A huge part of Steve’s style and appeal is in his lyrics, and it was important to me that they were as intelligible as possible, especially as they’re delivered at quite a fast pace in this track. Some EQ boosting helped achieve this to a certain extent, but only took things so far, as any mid- or high- frequency boosts exaggerated the natural sibilance in Steve’s voice. I ended up doing some quite significant low-frequency cutting, removing everything below about 120Hz with a steep high-pass filter, and scooping out some low-mid frequencies around 300Hz. This enabled me to make the vocal loud enough in the mix without it becoming too much, and a small mid-range boost at 1.3kHz helped with intelligibility. I ended up using a combination of two de-essers to keep the sibilance nicely under control —that’s often more effective than using one on a stronger setting. I also felt it created a really nice effect to delay bringing the double-tracked vocal in properly until the second verse, and then vary the level of this slightly through the course of the track.
When the mix was getting close to the end, I found myself spending quite a lot of time listening on my ‘grot box’ speaker to fine-tune the key balances. Once happy, I emailed a mix to Steve and then made a series of minor mix revisions until we were both happy. The track was mastered by fellow SOS contributor Eric James of Philosophers Barn Mastering, and I was happy to follow his suggestion of raising the level of the lead vocal by half a decibel.
I read so many posts on audio forums about people searching for some magic plug-in that is going to bring their mix together and make it sound professional, but I can’t recommend enough investing some time in finding a mastering engineer you trust, and who compliments your style of mixing. As well as the sonic benefits, having another set of trusted ears can help to give you confidence with those final mix decisions like vocal and bass levels, and that helps you work a bit faster and improve as a mix engineer.
As I mentioned at the beginning of the article, I find myself working more and more outside of the studio these days. After some initial reservations about this, I now find myself embracing the approach wholeheartedly. Let’s face it, it’s never been the healthiest of career choices being a recording engineer, and just being able to get out and work in rooms with natural daylight and new surroundings is great! Whether you’re working as a pro or as an amateur home-recordist, getting out, seeing daylight and interacting with other people can have a really beneficial effect on your work!
I do think, though, that there are some unhelpful myths surrounding some DIY productions. Younger bands in particular hear about an artist recording a platinum-selling album in their bedroom — how many times have you seen that sort of story in the press? — but when you scratch below the surface, or bother to read the sleeve notes, you’ll usually see professional names associated with the key points in the process.

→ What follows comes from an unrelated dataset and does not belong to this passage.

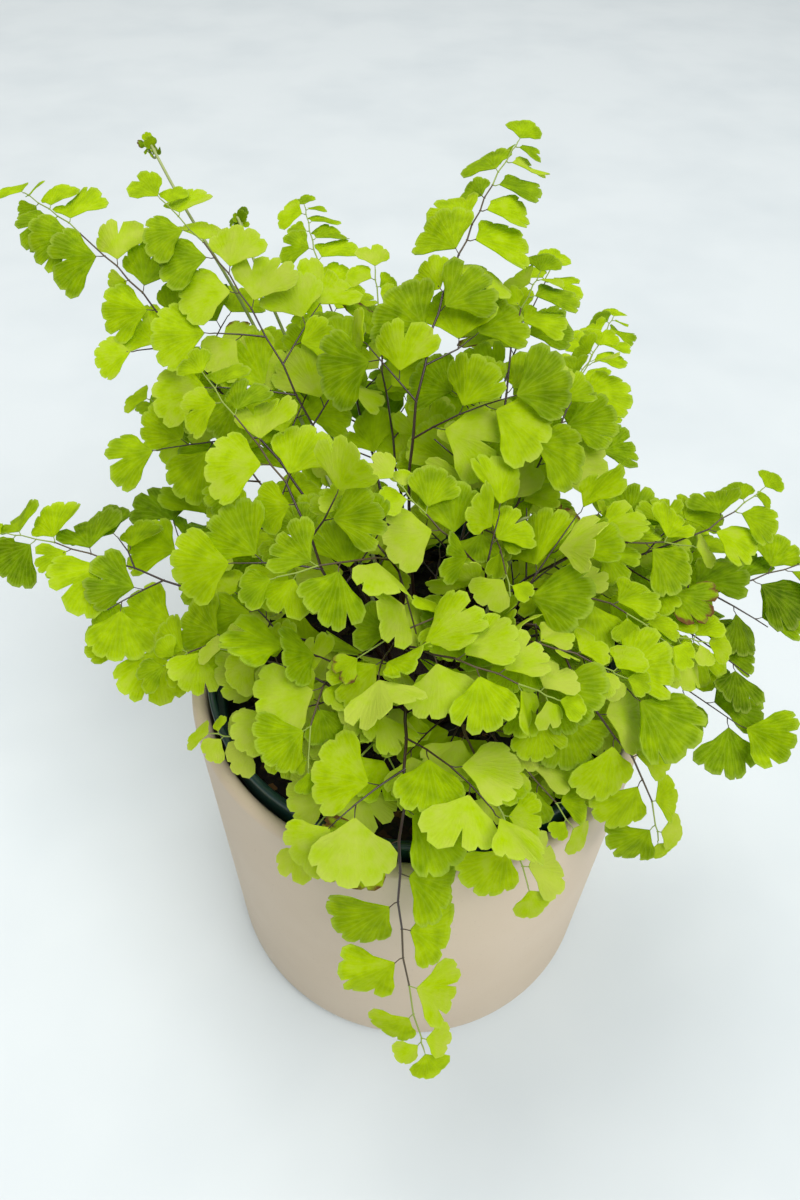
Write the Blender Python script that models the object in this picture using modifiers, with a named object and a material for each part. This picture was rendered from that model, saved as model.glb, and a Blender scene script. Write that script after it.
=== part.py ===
"""Potted maidenhair fern: ceramic cachepot, nursery pot, potting mix, rootstock, fronds and young shoots.

Metres, +Z up.  The origin is the middle of the cachepot's underside, on the surface it stands on.
The front, where one frond hangs over the rim, faces -Y.
"""
import math
import random

import bmesh
import bpy
from mathutils import Vector
from mathutils.bvhtree import BVHTree

MM = 0.001

# ---- driving dimensions, in millimetres --------------------------------------------------
POT_D = 125.0          # cachepot outside diameter
POT_H = 120.0          # cachepot height
POT_WALL = 4.2         # cachepot wall
POT_FLOOR = 6.0        # cachepot floor
LIP_D = 115.2          # nursery pot lip outside diameter
LIP_TOP = 125.0        # top of the nursery pot lip
LIP_H = 10.0           # height of the lip band
NURSERY_WALL = 1.5
NURSERY_FOOT_D = 90.0
SOIL_TOP = 114.0       # surface of the potting mix
CROWN_D = 36.0         # rootstock that the stems grow from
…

It was no different for this particular project. Looking at the production for ‘Tears Of Happiness’, with the exception of a little re-amping and the bass guitar, the whole track was recorded in Steve’s front room, though with the drums provided remotely by the drummer himself. But although I enjoyed the recording sessions a great deal, I had to have a mix or listening space that I knew and trusted to be able to make sense of what I’d captured. Although headphones can get you pretty close, without the luxury of isolated control and tracking areas, I often found myself positioning things by pure instinct, placing mics where I thought they would sound good, rather than actually being able to listen and make changes.

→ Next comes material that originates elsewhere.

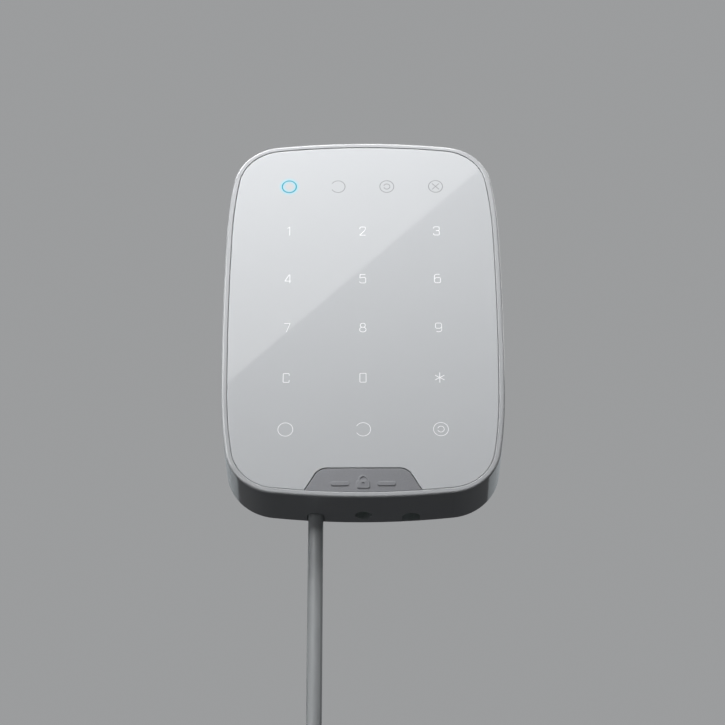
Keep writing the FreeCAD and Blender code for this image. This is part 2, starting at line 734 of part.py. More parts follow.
def sounder():
    can = rod(SOUNDER_X, SOUNDER_Z, BOARD_BACK, SOUNDER_REAR, SOUNDER_RADIUS)
    rim = [edge for edge in can.Edges if edge.BoundBox.YMin > SOUNDER_REAR - 0.1]
    port = rod(SOUNDER_X, SOUNDER_Z, SOUNDER_REAR - 1.0, SOUNDER_REAR + 1.0, 1.0)
    return can.makeFillet(0.5, rim).cut(port)


def sounder_gasket():
    ring = rod(SOUNDER_X, SOUNDER_Z, SOUNDER_REAR, COVER_FRONT, SOUNDER_RADIUS)
    return ring.cut(rod(SOUNDER_X, SOUNDER_Z, SOUNDER_REAR - 1.0, COVER_FRONT + 1.0, 4.2))


def board_screws():
    return group([
        rear_screw(x, z, BOARD_BACK, BOARD_THICK + 1.6, 1.9, 1.3, BOARD_PILOT)
        for x, z in BOARD_SCREW_PLACES
    ])


# ---------------------------------------------------------------- tamper switch
SWITCH_REAR = -7.6
SWITCH_BORE = PLUNGER_RADIUS + SLIDE_GAP
SWITCH_BORE_END = -14.2


def tamper_switch():
    case = rounded_block(-4.0, 4.0, BOARD_BACK, SWITCH_REAR, TAMPER_Z - 4.0, TAMPER_Z + 4.0, 0.8)
    return case.cut(rod(0.0, TAMPER_Z, SWITCH_BORE_END, SWITCH_REAR + 1.0, SWITCH_BORE))


def tamper_plunger():
    stem = rod(0.0, TAMPER_Z, PLUNGER_TAIL, PLUNGER_TIP, PLUNGER_RADIUS)
    tip = [edge for edge in stem.Edges if edge.BoundBox.YMin > PLUNGER_TIP - 0.1]
    return stem.makeFillet(1.2, tip)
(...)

Of course, it helps to have access to the calibre of musicians Steve could call upon, but did I find myself feeling as if the sonic quality was being compromised in some way? Not really. Given the choice, I’d rather mix things, like drums, that have been recorded ‘properly’ in a recording studio. For the rest, if I have to swap tracking in the comfort and security of the studio for recording a quality musician, completely at ease in a domestic setting, I reckon that’s really not such a bad trade!
Although just the drums were provided remotely for ‘Tears Of Happiness’, other tracks on the same album saw several parts on the same track provided by musicians from far and wide such as the Shetland Isles and Canada. It can be an exciting and creative way of working, and can provide access to some fantastic musicians, but you have to tread a little carefully as you won’t always be able to gauge your collaborator’s level of experience and technical skills when it comes to recording. It may seem obvious to some, but it’s worth always mentioning, in a clear but unpatronising way, that you’d like all files to start from bar one, beat one, or from the very start of the rough mix file you gave them. I always make a point of marking and dating where I bounced a particular rough or reference mix from as well, as I don’t enjoy having to line up files by ear. It might also be worth discussing the use of effects. Quite often, it might be a case of getting what you’re given, but it’s worth asking if they can provide you with both ‘wet’ and ‘dry’ options. Of course, if you’re paying for someone’s services you can be a bit more demanding, but even then it’s worth discussing some of these points as well as options and time scales for making changes and revisions. I often specify my own preferred way of receiving files too, partly to ensure that the process is as painless as possible, and partly to avoid the annoyance of file-sharing sites that require you to create an account and then bombard you with ‘opportunities’ to upgrade to a paid version!
Steven James Adams was the singer/songwriter/guitarist in the Broken Family Band, who attracted a cult following with their acerbic and eclectic take on country music. He went on to form Singing Adams, a more straightforward indie-rock band, who released two critically acclaimed albums, Everybody Friends Now and Moves. His first solo album House Music was released in September 2014 by the label State51.